Call for counties' powers to match those of cities
So far, Cameron has talked only of devolution to cities, prompting complaints from county councils that they too should be eligible for additional powers. Labour proposes powers for counties as well as city-regions. "I can't see the government being allowed to continue to devolve powers to cities without some of the other parts of England asking for the same," says Riddell. "You need an approach that offers all parts of the country some devolved powers to address strategic issues, including planning."
There could also be implications for planning if "English votes for English laws" are introduced. Tomaney fears that planning policy might become more influenced by the priorities of MPs from the South East of England. "To some extent they are already, such as with the protection of the green belt. You could see that being further entrenched."
He also fears an increased London and South East bias on facilities funding decisions. "If you look at the infrastructure spending going into London," he says, "that reflects a certain prevailing view about the importance of the economy in London and the South East. There is a countervailing force in the presence of Scottish and Welsh MPs. But if you removed those, northern cities might feel that their voices seemed even more diluted in the debates."

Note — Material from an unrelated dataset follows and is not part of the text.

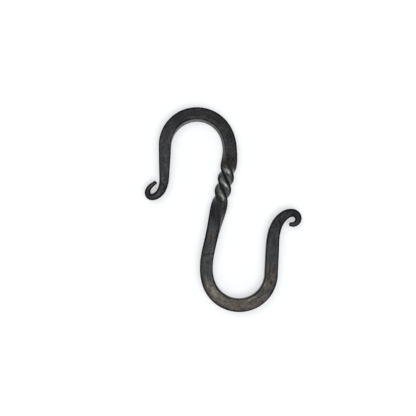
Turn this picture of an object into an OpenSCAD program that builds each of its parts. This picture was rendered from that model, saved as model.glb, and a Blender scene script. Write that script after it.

Curtis warns of a scenario in which a UK government is unable to alter planning laws in England because it lacks a majority of English MPs. "This matters for anyone involved in planning because accelerating the growth agenda means legislative change is going to be needed," he says. It also raises the prospect of a UK government powerless to enact an English national plan to guide sub-regional plans. However, other commentators point out that parliaments in which the UK government does not have a majority of English MPs are rare.
Either way, the devolution agenda clearly has potential to change planning in England. Where Greater Manchester is leading, many may follow.